A bust in the coal industry precipitated that regulatory storm as the state battled the Clean Power Plan in court. The national interest in carbon capture waned as more aggressive regulations on emitters of carbon dioxide like coal-fired power plants, grew in popularity.


And the test center edged towards completion with its first tenant: the NRG XPRIZE Competition.


It was the competition that brought the Aberdeen folks to Gillette, and Wyoming’s test center that will keep them in town after the competition ends, said Morrison.


Carbon Capture Machine is rooted in a decade of scientific research by founders Mohammed Imbabi and Fred Glasser at the university in Scotland. The business will look to create a range of products, both for existing markets and hopefully new ones.


For the competition, Carbon Capture Machine is creating precipitated calcium carbonate, a well-known material used as a feedstock in industries such as paper production.


“People use it. People know it,” Morrison said. “So we are inventing new science, but we are not inventing new markets.”


Not yet, anyway. The company does intend to generate new markets, such as a magnesium carbonate for construction and another that is used as a fire suppressant. The firm has to in order to be viable, she said.


“There is a lot of carbon dioxide, so unless you are going to be able to manufacture a range of products, you are not even going to be touching the tip of the iceberg,” she said.


From carbon fiber to plastics, the possibilities are flowing out of power plants are numerous and the supply is nearly limitless. The Dave Johnston plant outside Glenrock produces more than 5.5 million metric tons of carbon dioxide equivalent every year, about 16,000 tons of the gas per day.


The economics have not always been easy.


The University of Wyoming, the governor’s office, the Legislature and the Wyoming Pipeline Authority initially focused on a market that would seem to fit well with Wyoming’s existing economy—carbon dioxide used to stimulate wells in older oil reservoirs.


The only successful utility-scale carbon capture project in the U.S. takes gas from the Petra Nova power plant in Texas and pumps it to nearby oil fields.


At a meeting before Wyoming lawmakers in 2017, officials from that project explained that they would be able to build that facility at much less with the advances made today, but that they had not yet reached the price for carbon dioxide needed to make it both viable for power plants and the oil industry. But it was close.


Carbon Capture has lost its appeal for many in the U.S. who now favor regulations that stopper emissions from coal power. The Petra Nova project received millions in federal assistance, as did a less successful attempt at mitigating carbon dioxide emissions in Mississippi; the Kemper Plant ended its $7 billion carbon capture attempt last year.


Criticism also persists in Wyoming, where some question public investment in the coal industry that’s being outcompeted for by cleaner, cheaper energy sources.


Morrison, of Carbon Capture Machine, said those debates are also taking place in the United Kingdom, where discussion of greenhouse gasses become rapidly political.

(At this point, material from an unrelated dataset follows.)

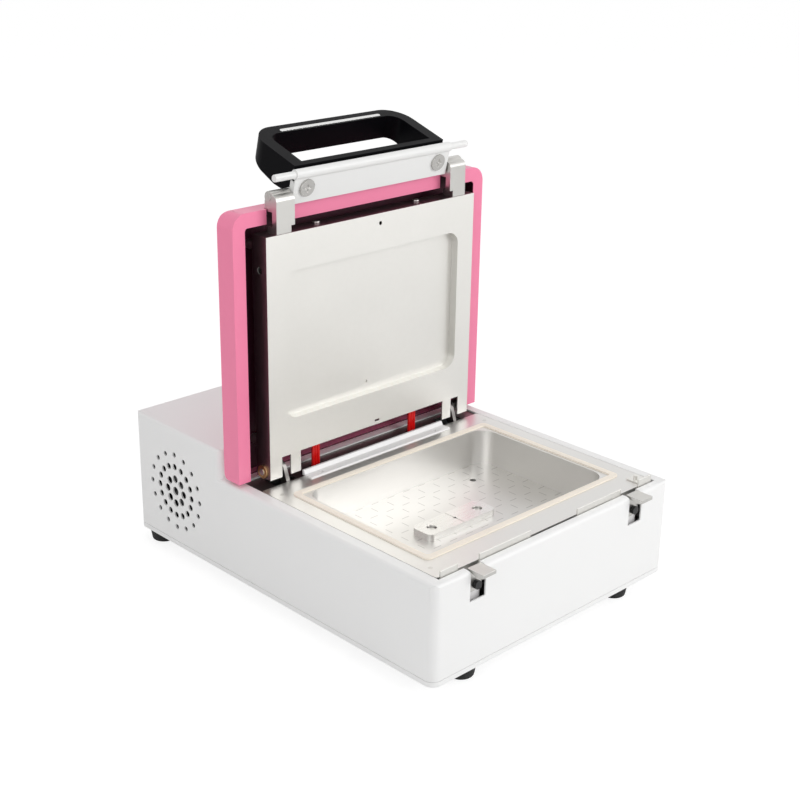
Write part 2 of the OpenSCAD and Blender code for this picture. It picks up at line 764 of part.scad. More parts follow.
// Pressed heater pan: recessed front, folded sides, a wide cut-out and two hinge slots
module heater_tray() {
  recess_w = 210;
  recess_z0 = tray_bottom + 52.5;
  recess_z1 = recess_z0 + 134;
  color("lightgray") place() difference() {
    union() {
      difference() {
        box(-tray_w / 2, tray_face_y, tray_bottom, tray_w / 2, tray_back_y, tray_top);
        box(-tray_w / 2 + sheet, tray_face_y + sheet, tray_bottom - 1, tray_w / 2 - sheet,
          tray_back_y + 1, tray_top - sheet);
      }
      along_y(tray_face_y, tray_face_y + recess_deep + sheet)
        round_rect(-recess_w / 2 - sheet, recess_z0 - sheet, recess_w / 2 + sheet, recess_z1 + sheet, 13);
      // Folded rear lips that take the posts
      for (s = sides) box(s * (tray_w / 2 - 6) - 6, tray_back_y - sheet, tray_bottom + 20,
        s * (tray_w / 2 - 6) + 6, tray_back_y, tray_top);
    }
    along_y(tray_face_y - 1, tray_face_y + recess_deep)
      round_rect(-recess_w / 2, recess_z0, recess_w / 2, recess_z1, 12);
    box(-cutout_w / 2, tray_face_y - 1, tray_bottom - 1, cutout_w / 2, tray_face_y + 3, cutout_top);
    for (s = sides) {
      box(s * arm_x - slot_w / 2, tray_face_y - 1, tray_bottom - 1, s * arm_x + slot_w / 2,
        tray_face_y + 3, slot_top);
      translate([0, hinge_y, hinge_z]) rod_x(s * 124.4 - 3, s * 124.4 + 3, 4.5);
      translate([0, hinge_y, tray_top - 30]) rod_x(s * 124.4 - 3, s * 124.4 + 3, 3);
      for (z = [tray_bottom + 30, tray_top - 12])
        translate([s * 118, 0, z]) rod_y(tray_back_y - 4, tray_back_y + 1, 2);
      translate([s * 60, tray_face_y + 12, tray_top - 3]) cylinder(r = 1.6, h = 5);
    }
    translate([5, 0, tray_top - 9]) rod_y(tray_face_y - 1, tray_face_y + 3, 1.8);
    translate([-4, 0, recess_z0 + 9]) rod_y(tray_face_y - 1, tray_face_y + recess_deep + 3, 1.6);
    box(0, tray_face_y - 1, cutout_top + 3, 6, tray_face_y + 3, cutout_top + 5);
  }
}

module heating_plate() {
  color("silver") place() difference() {
    box(-98, heat_y, heat_z0, 98, heat_y + 3, heat_z1);
    for (s = sides, z = [heat_z0 + 10, heat_z1 - 10])
      translate([s * 88, 0, z]) rod_y(heat_y - 1, heat_y + 4, 2);
  }
}

module heater_mat() {
  color("peru") place() box(-92, heat_y + 3, heat_z0 + 3, 92, heat_y + 4.4, heat_z1 - 3);
}

module insulation_pad() {
  color("white") place() box(-106, tray_back_y + 1, heat_z0 - 8, 106, lid_back_y - wall, heat_z1 + 8);
}

// Posts that join the heater tray to the lid shell
module tray_posts() {
  color("silver") place() for (s = sides, z = [tray_bottom + 30, tray_top - 12])
    translate([s * 118, 0, z]) rod_y(tray_back_y, lid_back_y - wall, 4.5);
}

module tray_screws() {
  color("silver") place() {
    for (s = sides, z = [tray_bottom + 30, tray_top - 12]) translate([s * 118, 0, z]) {
      rod_y(lid_back_y - wall, lid_back_y + 0.1, 1.9);
      rod_y(lid_back_y, lid_back_y + 1.6, 3.4);
      rod_y(tray_back_y - 4.2, tray_back_y - sheet, 3.2);
      rod_y(tray_back_y - sheet - 0.1, tray_back_y, 1.9);
    }
    for (s = sides) translate([s * 60, tray_face_y + 12, tray_top]) {
      translate([0, 0, -4]) cylinder(r = 1.5, h = 4.1);
      cylinder(r = 3.2, h = 1.6);
    }
  }
}

module hinge_bushes() {
  color("goldenrod") place() for (s = sides) translate([0, hinge_y, hinge_z]) difference() {
    union() {
      rod_x(s * 124.2 - 2.2, s * 124.2 + 2.2, 4.5);
      rod_x(s * 125.9 - 0.9, s * 125.9 + 0.9, 6.2);
    }
    rod_x(s * 124 - 6, s * 124 + 6, hinge_pin_r + running);
  }
}

// Clevises that stand on the heater tray and pass through the lid's front lip
module lever_clevises() {
  color("gainsboro") place() for (s = sides) difference() {
    union() {
      along_x(s * clevis_x - clevis_half, s * clevis_x + clevis_half) {
        translate([clevis_front, clevis_foot]) square([leaf_t, pivot_z - clevis_foot - knuckle_r]);
        translate([clevis_front, pivot_z - 12]) square([clevis_back - clevis_front, 12 - knuckle_r / 2]);
        translate([clevis_front + knuckle_r, pivot_z - knuckle_r / 2]) circle(knuckle_r);
        translate([pivot_y, pivot_z]) circle(knuckle_r);
      }
      box(s * (clevis_x + 2) - 8, clevis_front, tray_top, s * (clevis_x + 2) + 8, pivot_y + 3, clevis_foot);
    }
    translate([0, pivot_y, pivot_z]) rod_x(s * clevis_x - 12, s * clevis_x + 12, pin_r);
  }
}

module lever_pins() {
  color("silver") place() for (s = sides) translate([0, pivot_y, pivot_z])
    rod_x(s * 101.3 - 12.1, s * 101.3 + 12.1, pin_r);
}

module thermostat() {
  color("black") place() {
    box(-14, tray_face_y + 6, heat_z1 + 8, 14, tray_face_y + 16, heat_z1 + 26);
    translate([0, 0, heat_z1 + 17]) rod_y(tray_face_y + 1.2, tray_face_y + 6, 8);
  }
}

// Runs from just over the base half to the heating plate's lower edge
module lid_lead() {
  lead_z = hinge_z - lead_gap + 0.4;
  translate([0, 0, lead_z]) cylinder(r = lead_r, h = heat_z0 - gap - lead_z);
}

module wires_lid() {
  color("red") place() lead_places() {
    lid_lead();
    lid_lead();
  }
}

// The lever's own frame: the pivot at the origin, Y to the back and Z upwards
module lever_frame() {
  place() translate([0, pivot_y, pivot_z]) rotate([lever_tilt, 0, 0]) children();
}

module lever_plate() {
  color("white") lever_frame() difference() {
    union() {
      box(-plate_half, plate_u, plate_v0, plate_half, plate_u + plate_t, rod_v - rod_d / 2);
      // The top edge rolls round the rod
      translate([0, rod_u, rod_v]) rod_x(-plate_half, plate_half, rod_d / 2 + plate_t);
      // Ears with the pivot holes
      for (s = sides) along_x(s * 90.95 - 0.75, s * 90.95 + 0.75) {
        circle(5.5);
        translate([plate_u, -5.5]) square([-plate_u, 18]);
      }
    }
    translate([0, rod_u, rod_v]) rod_x(-100, 100, rod_d / 2);
    rod_x(-100, 100, pin_r + running);
    for (s = sides) translate([s * screw_x, 0, screw_v]) rod_y(plate_u - 1, plate_u + 3, 2.5);
  }
}

module lever_rod() {
  color("white") lever_frame() translate([0, rod_u, rod_v]) rod_x(-rod_half, rod_half, rod_d / 2);
}

module trim_outline() {
  round_rect(-59, -1.8, 59, 1.8, 1.75);
}

// Outline of the bail handle from above: a band with a straight front bar
module grip_outline(inset, front) {
  round_rect(-grip_half + inset, front, grip_half - inset, handle_reach - inset, grip_r - inset);
  translate([-grip_half + inset, front]) square([2 * (grip_half - inset), handle_reach / 2 - front]);
}

module handle_grip() {
  bar_top = rod_v - rod_d / 2 - plate_t - 0.5;
  bar_u = rod_u + rod_d / 2 + plate_t + 1;
  color("black") lever_frame() difference() {
    intersection() {
      translate([0, 0, -2]) linear_extrude(handle_band + 8) difference() {
        grip_outline(0, plate_u + plate_t);
        grip_outline(grip_t, plate_u + plate_t + grip_front_t);
      }
      // The band rises to the back, and its front end stays under the rod
      along_x(-grip_half, grip_half) polygon([
        [plate_u + plate_t, -2], [24, -2], [42, 2], [handle_reach - 8, 8], [handle_reach, 13],
        [handle_reach, handle_band + 4],
        [bar_u, bar_slope_v], [bar_u, bar_top], [plate_u + plate_t, bar_top]
      ]);
    }
    for (s = sides) translate([s * screw_x, 0, screw_v]) rod_y(plate_u, plate_u + 12, 2);
    // Seat of the trim strip
    intersection() {
      translate([0, handle_reach - 9, 0]) linear_extrude(60) trim_outline();
      translate([0, handle_reach, handle_band + 4]) rotate([bar_slope, 0, 0]) box(-60, -25, -1.5, 60, 10, 3);
    }
  }
}

module handle_trim() {
  color("silver") lever_frame() intersection() {
    translate([0, handle_reach - 9, 0]) linear_extrude(60) trim_outline();
    translate([0, handle_reach, handle_band + 4]) rotate([bar_slope, 0, 0]) box(-60, -25, -1.5, 60, 10, 0.6);
  }
}

// Large cross-head screws that hold the handle to the lever plate
module handle_screws() {
  color("silver") lever_frame() for (s = sides) translate([s * screw_x, 0, screw_v]) difference() {
    union() {
      rod_y(plate_u - 0.1, plate_u + 10, 2);
      rod_y(plate_u - 2, plate_u, 7.8);
    }
    for (a = [0, 90]) rotate([0, a, 0]) box(-3.5, plate_u - 3, -0.7, 3.5, plate_u - 1, 0.7);
  }
}

case_shell();
bottom_tray();
rubber_feet();
foot_screws();
vacuum_chamber();
chamber_gasket();
chamber_posts();
front_strips();
rear_rail();
hinge_cover();
locating_block();
block_screws();
latch_hook_left();
latch_hook_right();
latch_brackets();
latch_screws();
hinge_arms();
hinge_pins();
hinge_springs();
fan_frame();
fan_rotor();
fan_screws();
pump_motor();
pump_head();
pump_mounts();
vacuum_hose();
release_valve();
control_board();
control_panel();
display_window();
button_set();
button_up();
button_down();
button_start();
power_supply();
heater_relay();
heater_terminals();
power_inlet();
switch_frame();
power_rocker();
rear_screws();
wires_base();
lid_shell();
heater_tray();
heating_plate();
heater_mat();
insulation_pad();
tray_posts();
tray_screws();
hinge_bushes();
lever_clevises();
lever_pins();
thermostat();
wires_lid();
lever_plate();
lever_rod();
handle_grip();
handle_trim();
handle_screws();
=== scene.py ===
"""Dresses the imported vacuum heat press: soft edges on its solids, its finishes, lights and camera."""
import json
from math import cos, radians, sin

import bmesh
import bpy
from mathutils import Matrix, Vector


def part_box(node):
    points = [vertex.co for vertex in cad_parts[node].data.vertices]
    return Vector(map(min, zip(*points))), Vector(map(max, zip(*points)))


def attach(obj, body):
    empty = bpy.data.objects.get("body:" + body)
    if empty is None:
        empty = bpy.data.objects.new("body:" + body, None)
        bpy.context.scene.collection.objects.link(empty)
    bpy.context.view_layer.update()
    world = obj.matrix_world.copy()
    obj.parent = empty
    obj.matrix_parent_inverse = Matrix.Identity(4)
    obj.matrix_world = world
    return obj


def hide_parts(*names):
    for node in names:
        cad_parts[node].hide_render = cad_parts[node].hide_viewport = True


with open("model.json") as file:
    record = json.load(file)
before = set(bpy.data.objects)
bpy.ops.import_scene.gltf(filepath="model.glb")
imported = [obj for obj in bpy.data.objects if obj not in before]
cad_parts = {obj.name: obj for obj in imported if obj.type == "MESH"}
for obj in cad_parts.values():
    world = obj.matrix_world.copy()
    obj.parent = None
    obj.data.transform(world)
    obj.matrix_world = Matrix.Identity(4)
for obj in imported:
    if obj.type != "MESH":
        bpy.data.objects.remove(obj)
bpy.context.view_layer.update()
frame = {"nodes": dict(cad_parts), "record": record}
body_of_node = {
    node: body
    for body, nodes in frame["record"]["behaviour"]["bodies"].items()
    for node in nodes
}
slot_of_node = {part["node"]: part["material_slot"] for part in frame["record"]["subparts"]}
MM = 0.001
# Edges sharper than this get a round, and finished pieces are smooth up to the next angle
SHARP_ANGLE = radians(34)
SMOOTH_ANGLE = radians(32)
# Rounds over this width in mm are made of more segments
WIDE_ROUND = 1.2


# Finishes

class Value:
    """A socket of a finish. Arithmetic on it adds Math nodes to the finish's tree."""

    def __init__(self, finish, socket):
        self.finish = finish
        self.socket = socket

    def math(self, operation, *values):
        return self.finish.add("ShaderNodeMath", {"operation": operation}, dict(enumerate(values)))

    def __add__(self, other):
        return self.math("ADD", self, other)

    def __sub__(self, other):
        return self.math("SUBTRACT", self, other)

    def __mul__(self, other):
        return self.math("MULTIPLY", self, other)

    def __truediv__(self, other):
        return self.math("DIVIDE", self, other)

    def __gt__(self, other):
        return self.math("GREATER_THAN", self, other)

    def __lt__(self, other):
        return self.math("LESS_THAN", self, other)

    def __abs__(self):
        return self.math("ABSOLUTE", self)

    def fraction(self):
        return self.math("FRACT", self)


class Finish:
    """A material round one Principled shader, with the nodes that its patterns need."""

    def __init__(self, name, colour, roughness, metallic=0.0, **fixed):
        self.material = bpy.data.materials.new(name)
        self.material.use_nodes = True
        self.tree = self.material.node_tree
        self.shader = self.tree.nodes["Principled BSDF"]
        self.colour = (*colour, 1.0)
        self.roughness = roughness
        self.set("Base Color", self.colour)
        self.set("Roughness", roughness)
        self.set("Metallic", metallic)
        for socket, value in fixed.items():
            self.set(socket.replace("_", " ").title().replace("Ior", "IOR"), value)

    def set(self, socket, value):
        self.feed(self.shader.inputs[socket], value)

    def feed(self, socket, value):
        if isinstance(value, Value):
            self.tree.links.new(value.socket, socket)
        else:
            socket.default_value = value

    def add(self, kind, settings=None, sockets=None, output=0):
        node = self.tree.nodes.new(kind)
        for setting, value in (settings or {}).items():
            setattr(node, setting, value)
        for socket, value in (sockets or {}).items():
            self.feed(node.inputs[socket], value)
        return Value(self, node.outputs[output])

    def place(self, stretch=(1, 1, 1)):
        """Object coordinates, which stay with the piece, stretched along the axes."""
        where = self.add("ShaderNodeTexCoord", output=3)
        return self.add("ShaderNodeMapping", {}, {"Vector": where, "Scale": stretch})

    def axis(self, letter):
        return self.add("ShaderNodeSeparateXYZ", {}, {0: self.place()}, "XYZ".index(letter))

    def noise(self, scale, detail=2.0, stretch=(1, 1, 1), rough=0.5):
        return self.add("ShaderNodeTexNoise", {}, {
            "Vector": self.place(stretch), "Scale": scale, "Detail": detail, "Roughness": rough})

    def vary_colour(self, mask, other):
        """Mixes the finish's colour towards another one where mask is 1."""
        node = self.tree.nodes.new("ShaderNodeMix")
        node.data_type = "RGBA"
        self.feed(node.inputs["Factor"], mask)
        node.inputs[6].default_value = self.colour
        node.inputs[7].default_value = (*other, 1.0)
        self.set("Base Color", Value(self, node.outputs[2]))

    def vary_roughness(self, noise, spread):
        self.set("Roughness", (noise - 0.5) * spread + self.roughness)

    def bump(self, height, strength, distance):
        self.set("Normal", self.add("ShaderNodeBump", {}, {
            "Height": height, "Strength": strength, "Distance": distance}))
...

“You can get into all sorts of stuff about carbon dioxide and climate change, which is kind of taking you into the realm of do you believe do you not believe,” she said. “The real issue for us is you can take waste product that you can access for free and you can make it into something you can sell.”

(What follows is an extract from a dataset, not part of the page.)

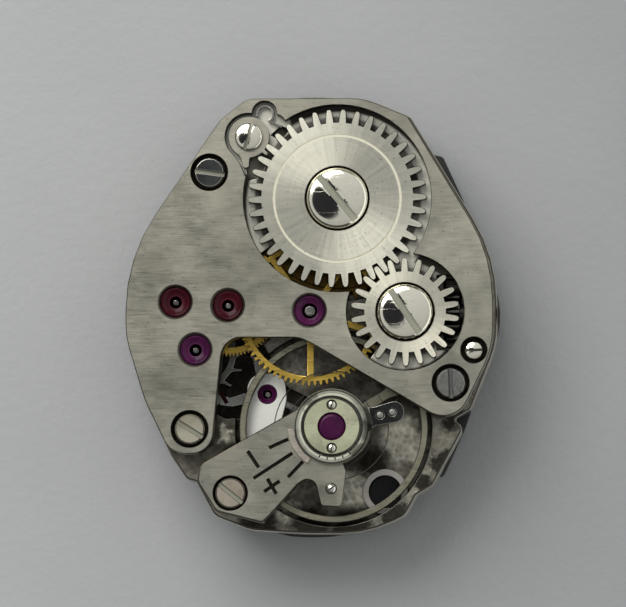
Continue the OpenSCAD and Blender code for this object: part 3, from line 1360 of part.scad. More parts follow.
finger_w = groove_w - 0.1;
module yoke() {
    color(steel) {
        difference() {
            at(yoke_at, lever_z) union() {
                cylinder(r = yoke_head_r, h = lever_t);
                slab([[-0.3, 0], [-0.16, -yoke_arm], [-0.05, -yoke_arm - 1], [0.18, -yoke_arm - 1],
                    [0.16, -yoke_arm], [0.3, 0]], lever_t);
            }
            at(yoke_at, 0) cylinder(r = yoke_post_r + run, h = 1);
        }
        at([yoke_at.x, stem_y], lever_z) translate([-finger_w / 2, -0.22, 0])
            cube([finger_w, 0.44, stem_z - groove_r - 0.06 - lever_z]);
    }
}

module yoke_spring() {
    foot = [yoke_at.x - 0.62, -1.75];
    color(steel) at(foot, lever_z) {
        cylinder(r = 0.2, h = lever_t);
        slab([[-0.04, 0], [0.04, 0], [0.12, 2.6], [0.04, 2.6]], lever_t - 0.04);
    }
}

module setting_wheel() {
    color(steel) at(setting_at, 0) difference() {
        union() {
            translate([0, 0, minute_wheel_z])
                slab(toothed(setting_teeth, motion_module, pinion_form, setting_phase), setting_wheel_h);
            translate([0, 0, hour_wheel_z]) cylinder(r = 0.32, h = minute_wheel_z);
        }
        cylinder(r = motion_post_r + run, h = 2);
    }
}

module minute_wheel() {
    color(brass) at(minute_at, 0) difference() {
        union() {
            translate([0, 0, minute_wheel_z])
                slab(toothed(minute_teeth, motion_module, wheel_form, minute_phase), motion_t);
            translate([0, 0, hour_wheel_z])
                slab(toothed(minute_leaves, motion_module, pinion_form, minute_pinion_phase), minute_wheel_z);
        }
        cylinder(r = motion_post_r + run, h = 2);
    }
}

cannon_bore_r = centre_arbor_r + fit;
module cannon_pinion() {
    color(steel) at(hands_at, -plate_z) difference() {
        union() {
            cylinder(r = cannon_r, h = plate_z + cannon_teeth_z + cannon_teeth_h);
            translate([0, 0, plate_z + cannon_teeth_z])
                slab(toothed(cannon_teeth, motion_module, pinion_form, 0), cannon_teeth_h);
        }
        translate([0, 0, 0.06]) cylinder(r = cannon_bore_r, h = 4);
    }
}

module hour_wheel() {
    pipe_z = -dial_t - hour_reach;
    color(brass) at(hands_at, 0) difference() {
        union() {
            translate([0, 0, pipe_z]) cylinder(r = hour_pipe_r, h = hour_wheel_z - pipe_z + motion_t);
            translate([0, 0, hour_wheel_z])
                slab(toothed(hour_teeth, motion_module, wheel_form, hour_phase), motion_t);
        }
        translate([0, 0, -plate_z]) cylinder(r = cannon_r + run, h = 4);
    }
}

main_plate();
train_bridge();
balance_cock();
pallet_bridge();
dial();
bridge_screws();
blued_bridge_screw();
cock_screw();
pallet_bridge_screws();
setting_lever_screw();
click_screw();
ratchet_screw();
crown_wheel_screw();
crown_wheel_core();
dial_foot_screws();
bridge_jewels();
plate_jewels();
pallet_bridge_jewel();
balance_jewels();
cap_jewels();
cap_plates();
cap_plate_screws();
regulator();
curb_pins();
hairspring_stud();
stud_screw();
hairspring();
collet();
balance_wheel();
balance_staff();
roller();
impulse_jewel();
pallet_fork();
pallet_staff();
pallet_stones();
escape_wheel();
escape_pinion();
fourth_wheel();
fourth_pinion();
third_wheel();
third_pinion();
centre_wheel();
centre_pinion();
barrel_drum();
barrel_cover();
barrel_arbor();
mainspring();
ratchet_wheel();
crown_wheel();
click();
click_spring();
winding_pinion();
sliding_pinion();
setting_lever();
yoke();
yoke_spring();
setting_wheel();
minute_wheel();
cannon_pinion();
hour_wheel();
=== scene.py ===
"""Dresses a hand-wound lever watch movement: satin bridges, turned wheels, polished screws and rubies."""

import json
import logging
import math
from dataclasses import dataclass
from enum import Enum
from functools import reduce
from typing import Callable, Optional, Sequence, Union

import bmesh
import bpy
from mathutils import Matrix, Vector
from mathutils.geometry import convex_hull_2d


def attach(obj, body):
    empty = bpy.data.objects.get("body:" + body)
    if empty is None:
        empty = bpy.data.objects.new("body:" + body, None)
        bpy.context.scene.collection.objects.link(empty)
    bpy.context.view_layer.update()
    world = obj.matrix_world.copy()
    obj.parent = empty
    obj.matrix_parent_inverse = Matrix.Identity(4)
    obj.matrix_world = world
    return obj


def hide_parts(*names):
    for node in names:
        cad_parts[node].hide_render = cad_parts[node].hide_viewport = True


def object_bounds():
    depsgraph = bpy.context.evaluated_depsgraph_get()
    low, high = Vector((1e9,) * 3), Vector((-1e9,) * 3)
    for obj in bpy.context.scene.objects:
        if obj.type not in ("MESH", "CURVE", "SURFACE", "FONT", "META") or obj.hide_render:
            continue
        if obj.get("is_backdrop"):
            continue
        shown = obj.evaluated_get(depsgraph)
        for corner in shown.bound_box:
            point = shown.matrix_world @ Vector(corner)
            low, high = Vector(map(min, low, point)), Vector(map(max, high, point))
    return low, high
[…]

As a small business, the larger fight over climate change isn’t an interest for Carbon Capture Machine. The economics, however, are.


Wyoming Integrated Test Center, the skills of existing labor force in Gillette, the business-friendly atmosphere of the state, even the local community college where Carbon Capture Machine — a business that grew out of academia—, are a launching pad for the Scotland team.


“Wyoming is committed to the CCU market. They have a world-leading facility. They have skills and they have ambition,” Morrison said. “Regardless of what people have said in the past (about carbon capture and utilization) Wyoming is really good news for us.”


Carbon Capture Machine’s founders are based in the U.K. They plan to utilize the local labor force as the business moves forward and will continue to utilize the Integrated Test Center irrespective of the competition.

 

The XPRIZE finalists are in the third round of the competition. Winners will be announced in spring of 2020.